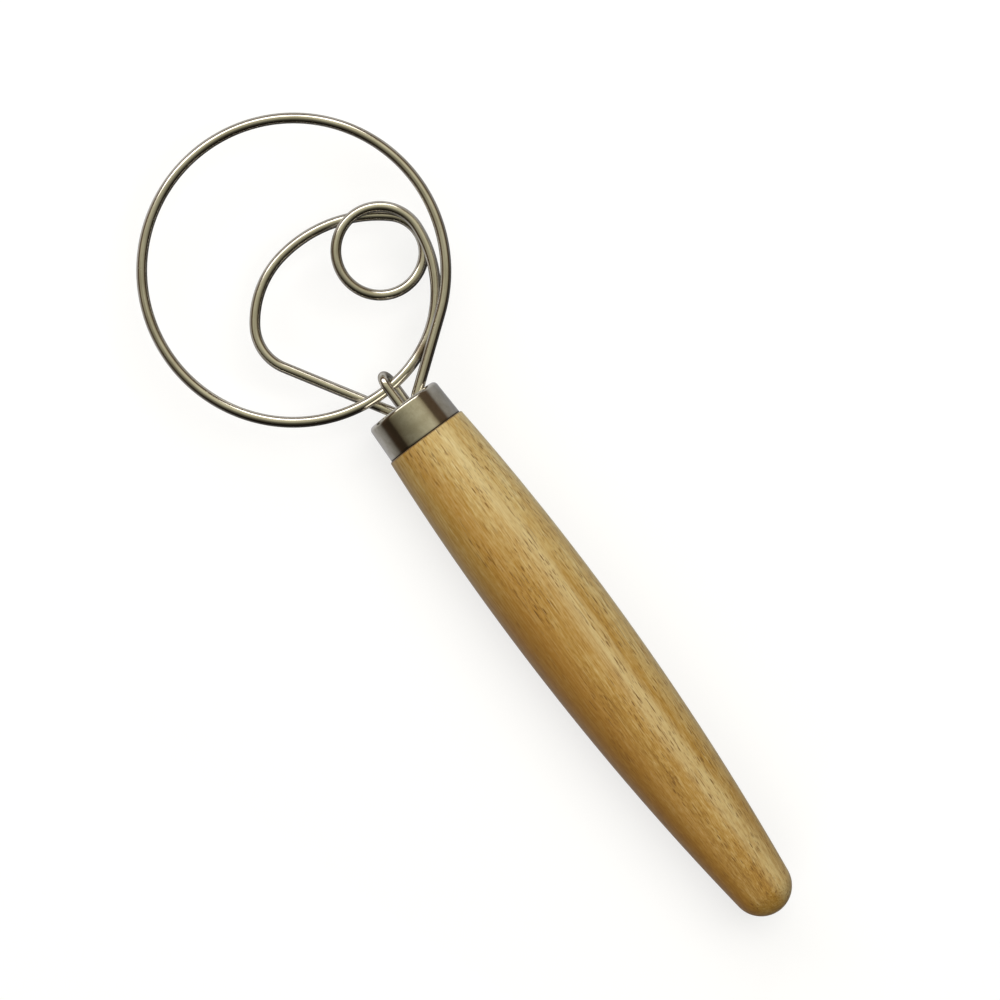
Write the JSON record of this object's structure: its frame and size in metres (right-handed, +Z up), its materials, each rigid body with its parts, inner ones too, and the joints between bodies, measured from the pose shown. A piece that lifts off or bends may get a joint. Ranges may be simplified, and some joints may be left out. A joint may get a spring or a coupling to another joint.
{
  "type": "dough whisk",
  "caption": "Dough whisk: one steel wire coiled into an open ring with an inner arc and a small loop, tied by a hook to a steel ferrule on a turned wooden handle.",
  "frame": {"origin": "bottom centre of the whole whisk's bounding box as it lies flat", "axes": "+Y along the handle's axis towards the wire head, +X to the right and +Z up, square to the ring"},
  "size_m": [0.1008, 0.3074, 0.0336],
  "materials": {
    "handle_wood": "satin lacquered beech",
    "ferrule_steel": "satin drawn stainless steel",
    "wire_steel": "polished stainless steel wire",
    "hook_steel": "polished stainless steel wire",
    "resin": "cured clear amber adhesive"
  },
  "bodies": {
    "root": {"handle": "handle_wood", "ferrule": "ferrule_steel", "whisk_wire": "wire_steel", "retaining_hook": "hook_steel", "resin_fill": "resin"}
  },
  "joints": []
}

Your instructions - Write the listing out again, exactly as it reads.

Answer below -
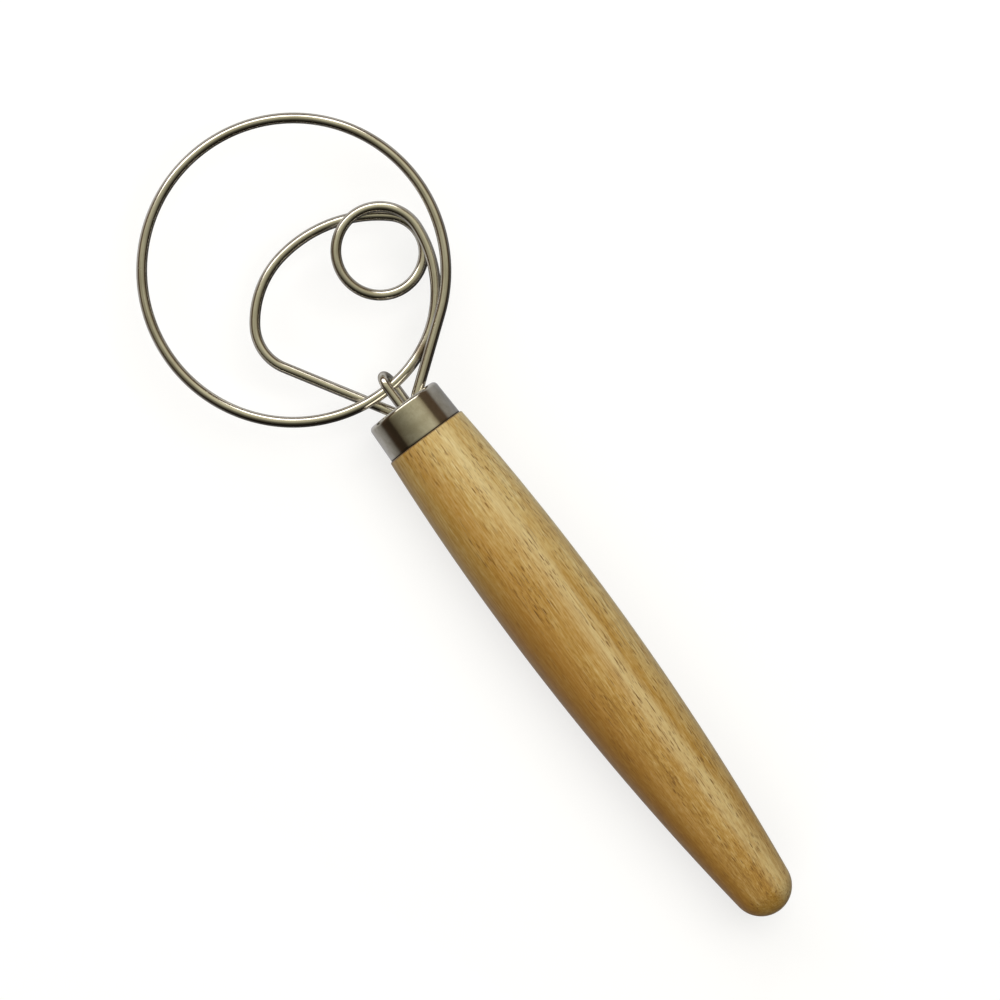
Write the JSON record of this object's structure: its frame and size in metres (right-handed, +Z up), its materials, each rigid body with its parts, inner ones too, and the joints between bodies, measured from the pose shown. A piece that lifts off or bends may get a joint. Ranges may be simplified, and some joints may be left out. A joint may get a spring or a coupling to another joint.
{
  "type": "dough whisk",
  "caption": "Dough whisk: one steel wire coiled into an open ring with an inner arc and a small loop, tied by a hook to a steel ferrule on a turned wooden handle.",
  "frame": {"origin": "bottom centre of the whole whisk's bounding box as it lies flat", "axes": "+Y along the handle's axis towards the wire head, +X to the right and +Z up, square to the ring"},
  "size_m": [0.1008, 0.3074, 0.0336],
  "materials": {
    "handle_wood": "satin lacquered beech",
    "ferrule_steel": "satin drawn stainless steel",
    "wire_steel": "polished stainless steel wire",
    "hook_steel": "polished stainless steel wire",
    "resin": "cured clear amber adhesive"
  },
  "bodies": {
    "root": {"handle": "handle_wood", "ferrule": "ferrule_steel", "whisk_wire": "wire_steel", "retaining_hook": "hook_steel", "resin_fill": "resin"}
  },
  "joints": []
}